First, his wife, the sensible Sally, died, and he married the kleptomaniac Grace who makes Imelda Marcos seem like a small-time shop-lifter.
 
Then the ‘veterans’ started to demand their share of the spoils.
 
So the theft of white-owned farms began, slowly at first but gathering momentum so that today few commercial farmers are left.
 
The impact was to reduce Zimbabwe’s GDP by no less than 40%. Large discoveries of  diamonds might have been an economic saviour, but the Mugabe gang helped themselves to the loot. No surprise, then, that the elites grew fat and the people began to starve in a country that only a few years earlier had been major food exporter even during UN sanctions against Smith.
 
Mugabe turned a bread-basket into a basket case.
 
The currency became worthless. I once saw a photo of a sign outside a public toilet in Harare that said ‘No cardboard, no mealie-cobs, no Zimbabwe dollars’.
 
Things have got better since the appointment of a very able MDC Minister of Finance and the adoption of th USD as the official currency.
 
But I have little optimism for the future.
 
At 89, Comrade Bob must be time-limited (but remember that Hastings Banda was touching his century when he went to meet his ancestors).
 
‘Democracy’ stands almost no chance.
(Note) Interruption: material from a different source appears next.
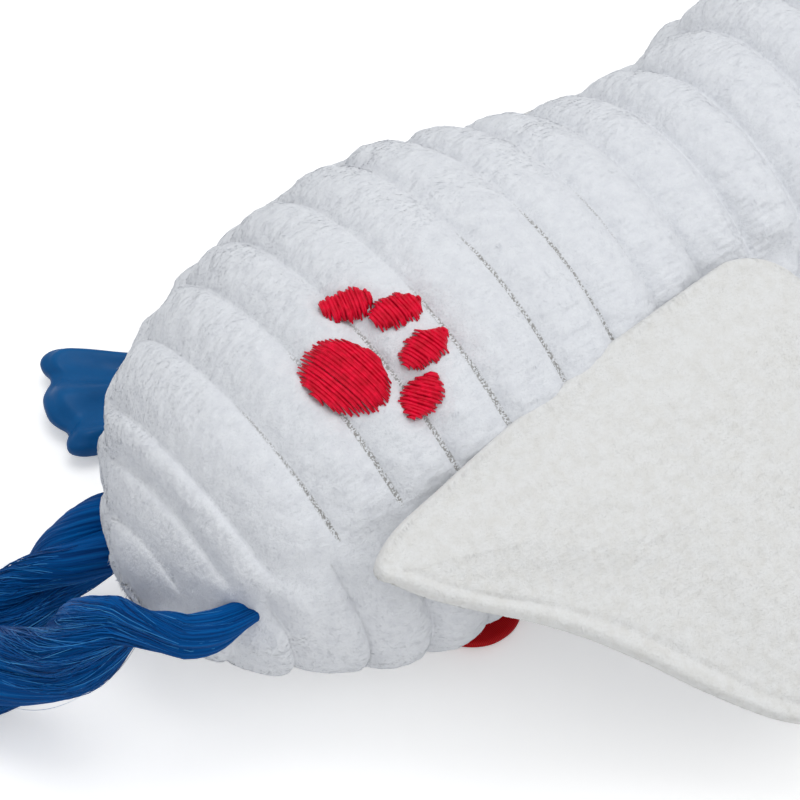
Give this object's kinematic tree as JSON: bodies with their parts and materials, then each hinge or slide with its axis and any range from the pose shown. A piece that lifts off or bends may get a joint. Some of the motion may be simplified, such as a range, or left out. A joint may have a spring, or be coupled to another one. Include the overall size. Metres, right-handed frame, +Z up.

There are some very nasty people behind Mugabe, and I predict an extended power struggle and a good many ‘car crashes’, the weapon of choice against ‘dissidents’.
 
But there is one issue that puzzles me.
 
The President of Kenya is the subject of an ICJ arrest warrant for inciting deadly violence during a previous election.
 
Why, then, is the ICJ not interested in the countless killings that can be laid at the door of ‘good old Bob’, or for the genocide against the white population that has been killed, intimidated, robbed, expelled from their homes and driven out of their country? Are these not ‘crimes against humanity’?
 
At the end of the election mission in 1980, the Election Commissioner, Sir John Boynton, congratulated us.
 
‘You have done a fine job’ he said, ‘but you got a bloody awful result!’.